Sorry, but this just looks like standard starchitect fare—a gargantuan, uninsulated, energy-intensive folly for the back-to-the-land fantasies of the wealthy. There's lots of lovely details and great elements among the gigantism, but ultimately it's still mired in the cultural framework of greed and big gestures that created the ruination it's meant to be addressing.

This is meant to be simple living, but it's an ironic gesture at best.
posted by sonascope at 4:35 AM on January 18, 2011


a gargantuan, uninsulated, energy-intensive folly for the back-to-the-land fantasies of the wealthy

The article at the second link explains that they used SIPs (structural insulated panels), so it's not uninsulated. SIPs are generally quite energy efficient.

The enclosed building is 1,240 sq. feet, which is rather modest (and I'd say it's downright tiny compared to the "fantasies of the wealthy").

I'm afraid I don't understand your complaint.
posted by sriracha at 4:53 AM on January 18, 2011 [1 favorite]


Sorry, but this just looks like standard starchitect fare-

Your comment is a great example of simple living.
posted by Casimir at 6:05 AM on January 18, 2011


The line was "back-to-the-land fantasies of the wealthy," and I mean precisely that.

This is simplicity play-acting, an assemblage of recycling/local use tropes tacked onto a movie set of the standard big jagged box so beloved of ideologue architects. It's cute, and it's probably a neat little playhouse, but it's not remotely integrated into or built of the land around, and when the client claimed "I didn’t want anything too sharp or sleek, as if a UFO landed on the hill. Instead of a beautiful spaceship, I wanted a tugboat," I just had to laugh. This thing may be a spaceship made of homosote, shiny fresh-milled lumber, and glass, but it's still a spaceship. Every single detail about this place is sharp, angular, or streamlined to the point of being a slick, unbroken surface like those on the MacBooks that take pride of place in half the photos that include people.

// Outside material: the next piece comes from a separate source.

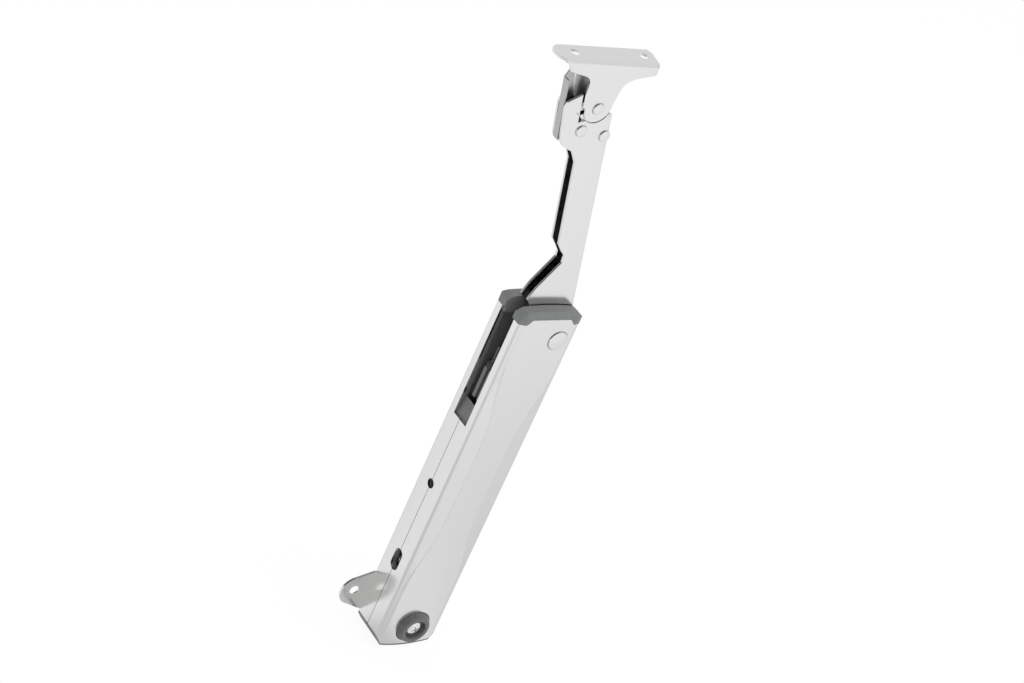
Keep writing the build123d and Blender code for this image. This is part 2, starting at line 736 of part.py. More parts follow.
def cam_plate():
    """Cam that moves the roller down in proportion to the arm's angle.

    The roller's centre draws a spiral on the arm, and the cam is that spiral moved in by the
    roller's radius, square to the curve.
    """
    growth = degrees(cam_lift)
    reach = roller_r + run

    def at(turn):
        centre = cam_low + reach + cam_lift * turn
        slant = hypot(centre, growth)
        out = centre - reach * centre / slant
        along = reach * growth / slant
        angle = radians(180 - arm_lean - turn)
        return (-out * sin(angle) + along * cos(angle), out * cos(angle) + along * sin(angle))

    steps = 6
    sweep_angle = cam_lead + arm_travel + cam_trail
    spiral = Spline([at(-cam_lead + k * sweep_angle / steps) for k in range(steps + 1)])
    heel = (cam_low, 1.0)
    tab = Polyline(at(arm_travel + cam_trail), (cam_tab_left, cam_tab_high),
                   (cam_tab_right, cam_tab_high), heel)
    back = RadiusArc(heel, at(-cam_lead), hypot(*heel))
    face = make_face([spiral, tab, back])
    body = prism(face, -cam_half, cam_half) - rod_y(sleeve_r + fit, 0, 0, -half_depth, half_depth)
    for place in cam_rivets_at:
        body -= rod_y(cam_rivet_r + fit, *place, -half_depth, half_depth)
    return on_arm(body)


def cam_rivets():
    pair = [on_arm(rod_y(cam_rivet_r, *at, -arm_half, arm_half)) for at in cam_rivets_at]
    return Compound(pair)


def pivot_sleeve():
    tube = rod_y(sleeve_r, 0, 0, -arm_half, arm_half)
    return on_arm(tube - rod_y(rivet_r + run, 0, 0, -half_depth, half_depth))


def flush_pin(at):
    """Through pin with its ends flush with the plates and a small chamfer at each."""
    pin = rod_y(pin_r, *at, -arm_half, arm_half)
    return on_arm(chamfer(pin.edges().filter_by(GeomType.CIRCLE), pin_chamfer))


def bracket_spacer():
    tube = rod_y(spacer_r, *bracket_pin_at, -plate_in + fit, plate_in - fit)
    return on_arm(tube - rod_y(pin_r + fit, *bracket_pin_at, -half_depth, half_depth))


# ------------------------------------------------------------------ bracket
def bracket():
    """L-shaped plate: a tongue on the arm's front plate, bent back to a flange with two holes."""
    px, pz = arm_point(*bracket_pin_at)
    left = px - flange_reach_left
    right = px + flange_reach_right
    front = -arm_half
    high = pz + flange_rise
    low = pz - tongue_r - over
    side = Polyline((front, low), (front, high), (flange_back, high),
                    (flange_back, high - flange_thick), (front + tongue_thick, high - flange_thick),
                    (front + tongue_thick, low), close=True)
    section = make_face(side)
    outer = section.vertices().sort_by(lambda v: hypot(v.X - front, v.Y - high))[0]
    section = fillet(outer, bend_r)
    inner = section.vertices().sort_by(
        lambda v: hypot(v.X - front - tongue_thick, v.Y - high + flange_thick))[0]
    section = fillet(inner, bend_r - tongue_thick)
    plate = Pos(left, 0, 0) * extrude(Plane.YZ * section, right - left, dir=(1, 0, 0))
    plate &= prism(tongue_outline(left, right, high), front - over, flange_back + over)
    # flange, seen from above
    lobe_r = (flange_back - front) / 2
    plan = make_face([
        Polyline((left + lobe_r, flange_back), (right - 1.0, flange_back),
                 (right, flange_back - 2.5), (right - 2.0, front), (left + lobe_r, front)),
        ThreePointArc((left + lobe_r, front), (left, front + lobe_r),
                      (left + lobe_r, flange_back))])
    plate &= Pos(0, 0, low) * extrude(plan, high + over - low, dir=(0, 0, 1))
    plate -= rod_y(pin_r + run, px, pz, front - over, plate_in)
    for side_x in (-1, 1):
        x = px + bracket_holes_off + side_x * bracket_pitch / 2
        plate -= rod_z(bracket_hole_r, x, bracket_holes_y, high - 2 * flange_thick, high + over)
    return plate


def tongue_outline(left, right, high):
    """Front view of the bracket: flange's ends, the neck's two swept edges and the round eye."""
    px, pz = arm_point(*bracket_pin_at)
    edge_low = arm_point(head_split + 1.0, split_low + 1.4)
    edge_high = arm_point(head_split + 1.0, head_peak - 0.4)
    tab_l = [(left + x, high - below) for x, below in tab_left]
    tab_r = [(right + x, high - below) for x, below in tab_right]
    neck_l = [(px + x, high - below) for x, below in neck_left]
    neck_r = [(px + x, high - below) for x, below in neck_right]
    tongue = make_face([
        Polyline((left, high + over), (left, high - bend_r), *tab_l),
        Spline(tab_l[-1], *neck_l, tangents=[(1, -0.15), (0.05, -1)]),
        Polyline(neck_l[-1], edge_high, edge_low, (px, pz), (px + tongue_r, pz + 0.7), neck_r[0]),
        Spline(*neck_r, tangents=[(0.1, 1), (1, 0.3)]),
        Polyline(neck_r[-1], *tab_r, (right, high - bend_r), (right, high + over),
                 (left, high + over))])
    return tongue + disc(tongue_r, (px, pz))


# ------------------------------------------------------------------ release clip
def release_clip():
    """Channel nested in the arm's head, turning on the clip pin."""
    web_right = clip_left + clip_sheet
    cheek_right = clip_left + clip_cheek
    strip = rect(clip_left, cheek_right, clip_low, clip_front_end)
    eye = make_hull(disc(clip_eye_r, clip_pin_at).edges()
                    + rect(clip_left, cheek_right, clip_low, clip_low + 6).edges())
    front = strip + eye
    rear = front + polygon((clip_left, clip_front_end - over), (clip_left, clip_high - 3),
                           (clip_left + 2, clip_high), (cheek_right - 1, clip_high),
                           (cheek_right, clip_front_end - over))
    body = prism(front, -clip_out, -clip_out + clip_sheet)
    body += prism(rear, clip_out - clip_sheet, clip_out)
    body += prism(rect(clip_left, web_right, clip_low, clip_high - 3), -clip_out, clip_out)
    body -= rod_y(pin_r + run, *clip_pin_at, -half_depth, half_depth)
    return on_arm(body)


def clip_spring():
    """Small coil of flat wire round the clip pin, between the clip's cheeks."""
    x, s = clip_pin_at
    height = clip_coil_pitch * clip_coil_turns
    coil = flat_coil(pin_r + run + clip_wire / 2, height, clip_coil_turns, clip_wire, clip_wire)
    return on_arm(Pos(x, height / 2, s) * Rot(90, 0, 0) * coil)


# ------------------------------------------------------------------ the nodes
nodes = {
    "front_shell": front_shell,
    "rear_shell": rear_shell,
    "front_liner": lambda: liner_half(True),
    "rear_liner": rear_liner,
    "pivot_rivet": pivot_rivet,
    "pivot_washers": pivot_washers,
    "fixing_bush": fixing_bush,
    "fixing_screw": fixing_screw,
    "damper_cylinder": damper_cylinder,
    "damper_cap": damper_cap,
    "damper_rod": damper_rod,
    "main_spring": main_spring,
    "adjust_screw": adjust_screw,
    "adjust_ring": adjust_ring,
    "wedge_nut": wedge_nut,
    "spring_seat": spring_seat,
    "carriage": carriage,
    "roller": roller,
    "roller_axle": roller_axle,
    "arm": arm,
    "cam_plate": cam_plate,
    "cam_rivets": cam_rivets,
    "pivot_sleeve": pivot_sleeve,
    "bracket_pin": lambda: flush_pin(bracket_pin_at),
    "clip_pin": lambda: flush_pin(clip_pin_at),
    "web_pin": lambda: flush_pin(web_pin_at),
    "bracket_spacer": bracket_spacer,
    "bracket": bracket,
    "release_clip": release_clip,
    "clip_spring": clip_spring,
}

os.makedirs("parts", exist_ok=True)
for name, make in nodes.items():
    export_step(Pos(0, -half_depth, 0) * make(), f"parts/{name}.step")
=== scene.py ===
# %% [markdown]
# # A lid stay, dressed
# A lid stay is a slim steel housing with a spring and an oil damper inside, and a folding arm that
# carries the lid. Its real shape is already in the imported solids, so this lesson gives them their
# finishes, softens the cut edges of the sheet metal, adds the two small signs beside the adjusting
# hole, and sets up a studio. It could be remodelled here from nothing, but a shape that is already
# right is better kept and dressed.

# %% Load the frame
import json
from math import radians

import bmesh
import bpy
import numpy as np
from mathutils import Matrix, Vector

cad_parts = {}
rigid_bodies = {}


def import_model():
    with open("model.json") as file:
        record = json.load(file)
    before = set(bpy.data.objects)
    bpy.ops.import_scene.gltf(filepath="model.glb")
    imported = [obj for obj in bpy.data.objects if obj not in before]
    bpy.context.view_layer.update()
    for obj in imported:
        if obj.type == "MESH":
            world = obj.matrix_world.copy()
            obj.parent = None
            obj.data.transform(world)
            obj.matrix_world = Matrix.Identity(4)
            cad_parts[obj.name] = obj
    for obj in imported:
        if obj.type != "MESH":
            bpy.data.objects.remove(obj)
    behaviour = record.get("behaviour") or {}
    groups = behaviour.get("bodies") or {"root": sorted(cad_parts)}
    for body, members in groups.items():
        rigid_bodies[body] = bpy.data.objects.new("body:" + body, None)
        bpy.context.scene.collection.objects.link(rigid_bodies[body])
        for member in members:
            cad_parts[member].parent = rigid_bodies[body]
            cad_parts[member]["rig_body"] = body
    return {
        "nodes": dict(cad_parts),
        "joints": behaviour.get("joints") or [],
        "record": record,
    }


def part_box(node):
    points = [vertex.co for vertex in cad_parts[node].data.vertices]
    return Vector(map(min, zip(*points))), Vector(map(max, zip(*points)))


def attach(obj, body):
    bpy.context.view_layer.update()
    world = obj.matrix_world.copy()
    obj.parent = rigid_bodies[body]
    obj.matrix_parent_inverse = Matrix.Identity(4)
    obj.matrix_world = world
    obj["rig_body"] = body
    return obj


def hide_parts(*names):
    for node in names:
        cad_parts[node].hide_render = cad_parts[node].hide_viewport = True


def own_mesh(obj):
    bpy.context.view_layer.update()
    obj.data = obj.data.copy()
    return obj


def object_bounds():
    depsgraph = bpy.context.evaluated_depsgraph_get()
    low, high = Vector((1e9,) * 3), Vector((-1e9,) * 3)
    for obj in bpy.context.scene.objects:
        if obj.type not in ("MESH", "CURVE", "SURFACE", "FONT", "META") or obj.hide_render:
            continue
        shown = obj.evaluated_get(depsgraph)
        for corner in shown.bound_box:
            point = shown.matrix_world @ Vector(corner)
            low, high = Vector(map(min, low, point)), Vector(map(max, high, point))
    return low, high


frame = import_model()
cad_box = [list(corner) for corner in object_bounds()]
print("solids' box", cad_box)

# %% [markdown]
# ## The camera
# A camera is a place and three directions. The stay is looked at from its front left, a little
# from above, with a long lens, which keeps the housing's edges nearly parallel. The directions
# are written out and squared up by cross products, which is easier to trust than three angles.

# %% Camera
eye = Vector((-0.6773, -0.6849, 0.7009))
forward = Vector((0.6121, 0.6170, -0.4946)).normalized()
right = Vector((0.7905, -0.4949, 0.3609))
right = (right - right.dot(forward) * forward).normalized()
up = right.cross(forward)
camera = bpy.data.objects.new("camera", bpy.data.cameras.new("camera"))
camera.data.lens = 91.45
camera.data.sensor_width = 36.0
camera.data.clip_start = 0.01
camera.matrix_world = Matrix.Translation(eye) @ Matrix((right, up, -forward)).transposed().to_4x4()
bpy.context.scene.collection.objects.link(camera)
bpy.context.scene.camera = camera
bpy.context.scene.view_settings.view_transform = "Standard"
print("camera", tuple(round(v, 3) for v in eye), camera.data.lens, "mm")


# %% [markdown]
# ## Writing shader maths as plain expressions
# A material is a small program drawn as nodes. Wiring each Math node by hand is slow to write and
# to read, so one class wraps a node's output and turns +, - and * into Math nodes, and one method
# adds any other node: its type, its settings, then its inputs.

# %% Values and paints
class Value:
    """One output of a node. Sums, differences and products of values add Math nodes."""

    def __init__(self, paint, socket):
        self.paint, self.socket = paint, socket

    def maths(self, operation, first, second):
        return self.paint.node("ShaderNodeMath", {"operation": operation}, {0: first, 1: second})

    def __add__(self, other):
        return self.maths("ADD", self, other)

    def __sub__(self, other):
        return self.maths("SUBTRACT", self, other)

    def __mul__(self, other):
        return self.maths("MULTIPLY", self, other)

    def __rsub__(self, other):
        return self.maths("SUBTRACT", other, self)

    __radd__ = __add__
    __rmul__ = __mul__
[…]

Whether it's too big is a reasonable question. In the fifties, you could raise a whole family in 900-1200 feet. Now we need stark open volumes punctuated by just enough thrift store furniture to imply a joyous embrace of the idea of recycling, and built-in beds from which to work on one's computer. There's not an unfashionable ceiling fan in sight to set the air moving in the sepulchral enclosed volume, and those homosote walls don't invite ornamentation, no matter what their push-pin friendly surfaces would suggest. There's no accounting for tastes, of course, but heating 1240 square feet, most of which is empty, is a lot less green than heating 940 square feet. Free country, I suppose.

There are lovely, engaging facets to this structure. That said, it's not what it purports to be.

When I was working as a builder, I cultivated a fair number of clients who very much remind me of the clients here. They'd throw out catchphrases like "recycled," and "sustainable," and "green," but god forbid you suggest that keeping the old, but perfectly tidy and serviceable, Hotpoint is technically green when they wanted an Aga. They'd draw up plans to scrape and dump lovely original linoleum in great shape to put in "sustainable" bamboo flooring, or have me demo and replace gorgeous tiled pink bathrooms with pink fixtures because they were pink bathrooms, which are, of course, punishable by death these days among the community of air-pinching design aficionados. It was all just weird, this disconnect between the lust for adopted zen simplicity and the unstoppable need for destructive overbuilding and overrenovating.

If this structure is truly meant to stand with the recovering landscape, shouldn't it have a form that makes it less of a geometric exclamation point built of fresh-milled imported lumber and stucco-covered SIPs and perched on at the apex of the hill like a fancy little hat? It doesn't have to go to the extreme of being a hobbit house, per se, but it could at least incorporate some of the form and mass of the land in some manner. If an article's going to say that "Atelier Bow-Wow’s deftly arranged spaces and offbeat massing have this tugboat pushing architectural experimentation forward," I should not be able to go to my bookshelf and pull out forty year-old architecture books and find built examples that only differ from this house in terms of slightly divergent architectural fads.

It's a fine house for what it is, I guess, but just feels like a missed opportunity to me. Not everyone thinks so, which is why it's fun to be human. It's telling, though, that the builder's own house feels like a real living place, instead of like Architecture™. Is it the verdant environment, the evidence of actual human existence, and the elements of accident and chaos, or is it the lack of fussy, intrusive, overwrought orthodoxies?

De gustibus and all that, but I'm not convinced.
posted by sonascope at 7:52 AM on January 18, 2011 [11 favorites]


That's a lot of 10 cent words to say you took people's money for doing work you apparently regret. Either you're in the building trade or you're not. A good contractor or architect will steer clients towards making more informed choices. They may not win on every count nor do they have a say in how their work is written up. ("keep this pink bathroom" because it's already there isn't enlightened architecture, it's a shallow conservationism.)